Mr. Theocharides also reminded Mr. Ray “that unlawful use of clients funds might constitute a criminal offense.”…
Trouble might also be brewing for Mr. Ray in Turkey, where regulators have already decided to take control of FTX’s domestic subsidiary’s winding-down. On Nov. 19, Mr. Ray said FTX had identified a number of subsidiaries with valuable franchises that could be sold to raise cash for the company’s creditors. One of them was FTX’s wholly owned Turkish subsidiary, FTX Turkey Teknoloji Ve Ticaret AS, where the company had found nearly $3.1 million in assets when it filed for bankruptcy, according to court papers.
Four days later, though, the financial crimes board of Turkey’s Treasury Ministry said it had confiscated the assets of FTX Turkey on suspicion that customer deposits were transferred or taken abroad through fraudulent transactions and that nonexistent crypto assets were sold to customers. Istanbul’s chief prosecutor began a criminal investigation into Mr. Bankman-Fried and other people associated with FTX, the ministry said.
So far, the Cyprus regulator is just whining, but his criminal offense remark is arguably a shot at Ray, not just SBF. By contrast, Türkiye is saddling up. And remember, as SBF keeps running his mouth and the bankruptcy court unearths more information, they will soon have plenty of promising material.
Both Cyprus and Türkiye have bilateral extradition treaties with the US. Federal prosecutors and regulators hate being upstaged by state counterparts; that’s why state enforcement actions regularly have the effect of rousing formerly somnambulant authorities.

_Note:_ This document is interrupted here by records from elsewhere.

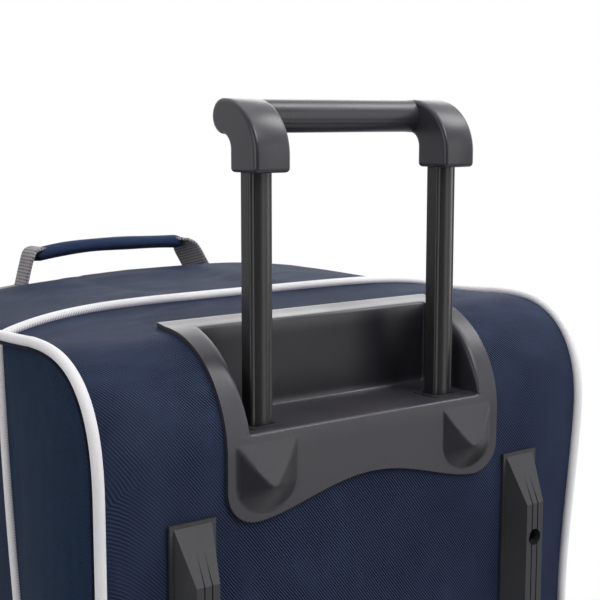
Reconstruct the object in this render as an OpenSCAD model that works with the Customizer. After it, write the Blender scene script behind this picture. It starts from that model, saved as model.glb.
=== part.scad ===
// Wheeled hockey equipment bag, standing upright on two wheels and two feet.
// +Z is up, -Y is the wheeled back that carries the trolley handle, +Y is the
// zipped front, X is across the bag. The origin is on the floor under the
// centre of the whole bag, rails and zip pulls included. All lengths are in
// millimetres.

/* [Bag body] */
// Width across the two side gussets
bag_w = 456; // [420:2:500]
// Depth from the back panel to the front panel
bag_d = 480; // [440:2:520]
// Height of the fabric body
bag_h = 928; // [880:2:980]
// Gap between the floor and the fabric bottom
base_gap = 22; // [20:1:26]
// Depth of the rear tub, from the back panel to the centre seam
tub_d = 159; // [150:1:180]
// How far the front half rises above the rear tub
front_rise = 14; // [12:1:20]
// Radius of the tub's top back edge
tub_top_r = 88; // [80:1:94]
// Radius of the front half's top front edge
front_top_r = 110; // [90:2:120]
// Thickness of the padded fabric walls
wall_t = 4; // [3.5:0.1:5]

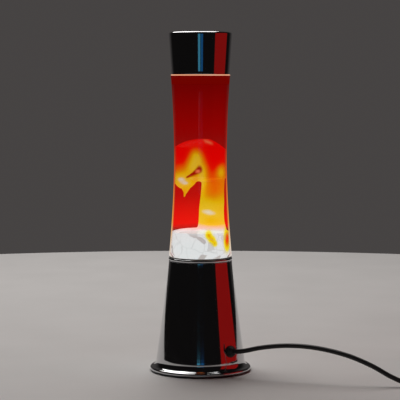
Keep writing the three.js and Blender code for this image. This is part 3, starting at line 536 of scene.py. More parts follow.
foot_inside = eased([(35.6, 139.4), (32.6, 135.4), (32.6, 119.4), (29.6, 116.4)], 1.4, 5)
outer_profile = np.vstack([[(0, 114.8)], foot_outside, body, neck_outside])
inner_profile = np.vstack([neck_inside, inside_body, foot_inside, [(0, 116.4)]])
bottle = turned("glass_bottle", np.vstack([outer_profile, inner_profile]), 224)
outer_wall = np.repeat([1.0, 0.0], [len(outer_profile) - 1, len(inner_profile) - 1]).repeat(224)


def marked(mesh, name, values):
    """Gives a mesh a number at each of its points, for its finish to read by name."""
    made = mesh.attributes.new(name, "FLOAT", "POINT")
    made.data.foreach_set("value", values.astype(np.float32))


marked(bottle.data, "outer_wall", np.concatenate([outer_wall, [1.0, 0.0]]))

clear_glass, tone, place = finish_of("clear_glass")
height = tone.part(place, 2)
across = tone.part(place, 0)
facing = tone.node("ShaderNodeLayerWeight", None, {"Blend": 0.5}, 1)
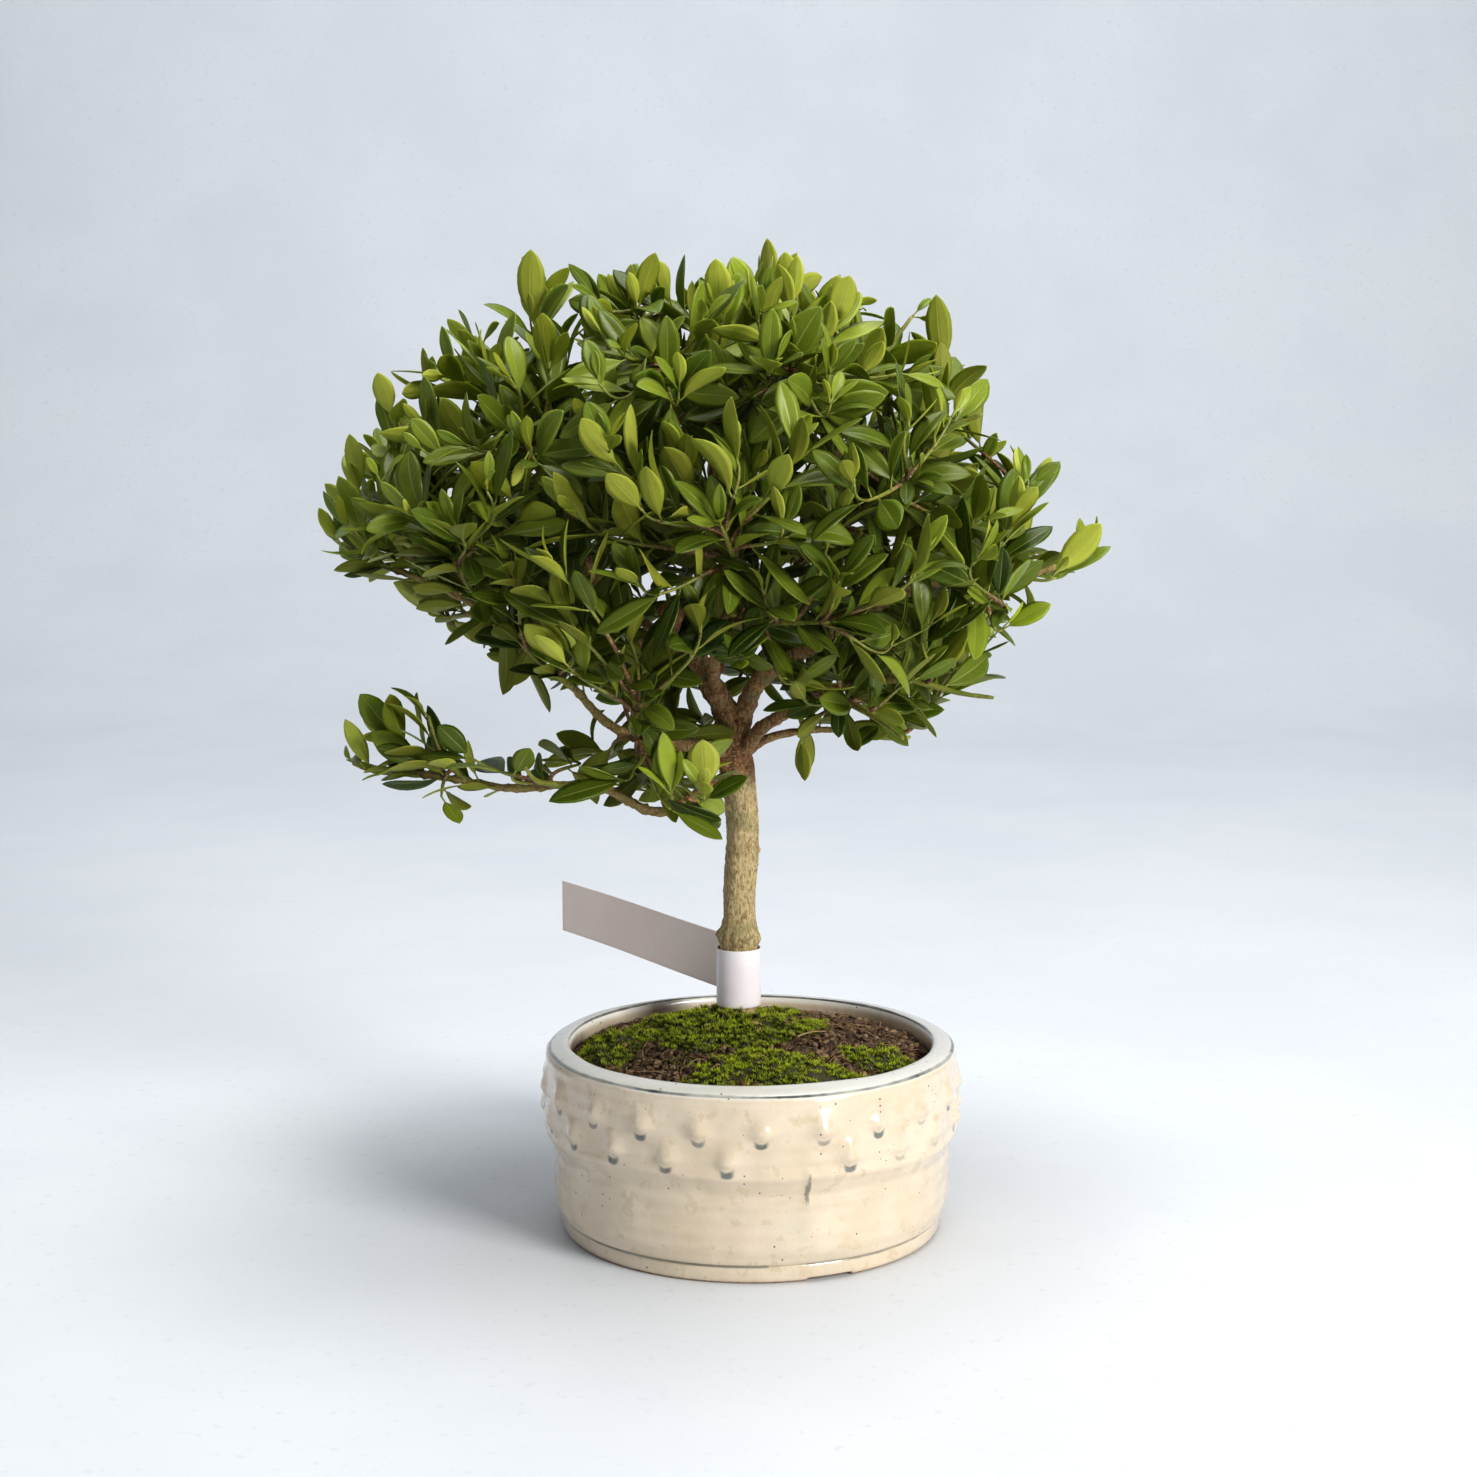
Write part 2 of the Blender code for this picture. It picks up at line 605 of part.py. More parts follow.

It would be staggeringly embarrassing for the Department of Justice to make no filing against SBF or only a very weak and limited one, and then have jurisdictions seen as less than upstanding (that’s why SBF chose them, after all) making forceful cases that SBF had violated their laws. That pressure, which at least from Türkiye seems to be genuine, will force the DoJ to do more than dial its investigation of SBF in.